During handling of the above exception, another exception occurred:

Traceback (most recent call last):
  File "/usr/local/lib/python3.6/dist-packages/speech_recognition/__init__.py", line 208, in __enter__
    self.audio_reader = aifc.open(self.filename_or_fileobject, "rb")
  File "/usr/lib/python3.6/aifc.py", line 913, in open
    return Aifc_read(f)
  File "/usr/lib/python3.6/aifc.py", line 352, in __init__
    self.initfp(file_object)
  File "/usr/lib/python3.6/aifc.py", line 316, in initfp
    raise Error('file does not start with FORM id')
aifc.Error: file does not start with FORM id

During handling of the above exception, another exception occurred:

Traceback (most recent call last):
  File "/usr/local/lib/python3.6/dist-packages/speech_recognition/__init__.py", line 234, in __enter__
    self.audio_reader = aifc.open(aiff_file, "rb")
  File "/usr/lib/python3.6/aifc.py", line 913, in open
    return Aifc_read(f)
  File "/usr/lib/python3.6/aifc.py", line 358, in __init__
    self.initfp(f)
  File "/usr/lib/python3.6/aifc.py", line 323, in initfp
    raise Error('not an AIFF or AIFF-C file')
aifc.Error: not an AIFF or AIFF-C file

During handling of the above exception, another exception occurred:

Traceback (most recent call last):
  File "./audio_transcribe.py", line 14, in <module>
    with sr.AudioFile(AUDIO_FILE) as source:
  File "/usr/local/lib/python3.6/dist-packages/speech_recognition/__init__.py", line 236, in __enter__
    raise ValueError("Audio file could not be read as PCM WAV, AIFF/AIFF-C, or Native FLAC; check if file is corrupted or in another format")
ValueError: Audio file could not be read as PCM WAV, AIFF/AIFF-C, or Native FLAC; check if file is corrupted or in another format

Hmmm.

$ flac -t testing.flac

flac 1.3.2
Copyright (C) 2000-2009  Josh Coalson, 2011-2016  Xiph.Org Foundation
flac comes with ABSOLUTELY NO WARRANTY.  This is free software, and you are
welcome to redistribute it under certain conditions.  Type `flac' for details.

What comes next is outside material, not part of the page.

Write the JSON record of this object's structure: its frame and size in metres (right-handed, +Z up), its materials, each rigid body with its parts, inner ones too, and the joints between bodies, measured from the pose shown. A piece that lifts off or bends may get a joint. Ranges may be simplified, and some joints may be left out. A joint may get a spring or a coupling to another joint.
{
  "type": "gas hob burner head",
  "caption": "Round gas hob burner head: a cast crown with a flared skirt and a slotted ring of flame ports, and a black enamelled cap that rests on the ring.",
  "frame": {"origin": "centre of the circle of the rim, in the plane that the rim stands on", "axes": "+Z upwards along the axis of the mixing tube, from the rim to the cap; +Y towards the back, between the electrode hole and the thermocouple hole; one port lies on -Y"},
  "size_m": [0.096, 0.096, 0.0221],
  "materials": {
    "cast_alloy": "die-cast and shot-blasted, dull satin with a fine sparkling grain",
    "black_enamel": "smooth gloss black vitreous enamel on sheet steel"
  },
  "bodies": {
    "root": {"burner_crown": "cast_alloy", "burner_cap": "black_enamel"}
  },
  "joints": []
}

testing.flac: WARNING, cannot check MD5 signature since it was unset in the STREAMINFO
ok                    

So let's reencode the .flac as a wav, and try again. Obviously, I've edited the source to reflect the filename change.

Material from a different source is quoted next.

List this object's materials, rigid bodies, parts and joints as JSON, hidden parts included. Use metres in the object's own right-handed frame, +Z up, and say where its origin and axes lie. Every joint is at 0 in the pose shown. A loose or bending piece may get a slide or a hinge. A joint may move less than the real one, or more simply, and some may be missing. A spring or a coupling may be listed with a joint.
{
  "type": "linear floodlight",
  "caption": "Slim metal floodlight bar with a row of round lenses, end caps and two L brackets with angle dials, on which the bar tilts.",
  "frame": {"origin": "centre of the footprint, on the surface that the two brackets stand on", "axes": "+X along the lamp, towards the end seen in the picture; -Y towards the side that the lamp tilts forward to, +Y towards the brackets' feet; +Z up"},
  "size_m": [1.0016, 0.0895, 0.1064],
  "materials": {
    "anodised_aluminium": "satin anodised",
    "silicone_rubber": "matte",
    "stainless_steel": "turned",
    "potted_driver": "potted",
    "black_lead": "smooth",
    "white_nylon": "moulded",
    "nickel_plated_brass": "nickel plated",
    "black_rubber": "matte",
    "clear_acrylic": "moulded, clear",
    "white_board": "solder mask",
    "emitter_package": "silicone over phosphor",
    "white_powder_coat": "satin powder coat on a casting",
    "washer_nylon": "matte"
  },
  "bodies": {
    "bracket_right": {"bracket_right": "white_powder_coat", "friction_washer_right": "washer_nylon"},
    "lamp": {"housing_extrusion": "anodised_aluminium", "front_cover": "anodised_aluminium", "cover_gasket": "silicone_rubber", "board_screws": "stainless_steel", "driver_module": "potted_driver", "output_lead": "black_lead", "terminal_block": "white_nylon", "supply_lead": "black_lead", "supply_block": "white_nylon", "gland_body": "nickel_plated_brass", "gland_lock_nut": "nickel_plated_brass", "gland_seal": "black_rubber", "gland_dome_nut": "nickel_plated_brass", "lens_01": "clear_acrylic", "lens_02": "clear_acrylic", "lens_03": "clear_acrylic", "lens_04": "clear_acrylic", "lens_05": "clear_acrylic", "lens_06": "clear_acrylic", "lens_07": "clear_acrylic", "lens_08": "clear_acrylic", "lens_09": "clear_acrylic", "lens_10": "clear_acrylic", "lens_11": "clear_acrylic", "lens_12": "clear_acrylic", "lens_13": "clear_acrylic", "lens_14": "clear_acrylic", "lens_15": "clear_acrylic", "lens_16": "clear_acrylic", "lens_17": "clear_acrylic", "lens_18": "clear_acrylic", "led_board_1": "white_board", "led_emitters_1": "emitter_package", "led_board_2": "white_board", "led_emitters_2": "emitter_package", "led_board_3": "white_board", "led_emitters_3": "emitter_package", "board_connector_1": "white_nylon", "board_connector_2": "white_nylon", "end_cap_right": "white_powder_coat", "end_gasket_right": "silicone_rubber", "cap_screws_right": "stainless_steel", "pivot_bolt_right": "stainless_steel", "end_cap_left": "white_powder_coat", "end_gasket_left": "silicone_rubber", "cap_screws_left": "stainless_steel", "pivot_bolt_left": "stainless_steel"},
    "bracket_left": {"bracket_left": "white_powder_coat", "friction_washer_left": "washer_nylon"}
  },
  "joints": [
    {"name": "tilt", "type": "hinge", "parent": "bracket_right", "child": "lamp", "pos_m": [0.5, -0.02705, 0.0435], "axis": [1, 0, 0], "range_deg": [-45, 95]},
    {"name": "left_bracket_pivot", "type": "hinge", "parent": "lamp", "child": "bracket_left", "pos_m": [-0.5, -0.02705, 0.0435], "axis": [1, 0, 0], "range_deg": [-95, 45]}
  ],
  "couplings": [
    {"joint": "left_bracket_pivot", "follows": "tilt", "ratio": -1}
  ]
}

$ sox testing.flac english.wav
$ python3 ./audio_transcribe.py
Sphinx thinks you said this is the second test of the voting record and i hope that his recordings of them

Not 100% perfect, but it's free. I wonder what happens if I give it a larger file to work with.

$ python3 ./audio_transcribe.py
Sphinx thinks you said had the stove ultimately the court of rome simply his route to it g. eight to kids judge it easy i'm thankful to that stuff wonders of the present level of smuggling of the low pickup maybe some good quality you'll get the summoning distortions and the reason the mildew artifacts somewhat like to elect a fashion to what route you don't have half of what some solace for the purpose of contempt and

Let's just say, this was nothing like what I said. We need to train.

Adapting the default acoustic model

I've read up on Adapting the default acoustic model creating an adaptation corpus, and directly quoting the page:

The first thing you need to do is to create a corpus of adaptation data. The corpus will consist of

a list of sentences a dictionary describing the pronunciation of all the words in that list of sentences a recording of you speaking each of those sentences

The sections below will refer to these files, so, if you want to follow along we recommend downloading these files now.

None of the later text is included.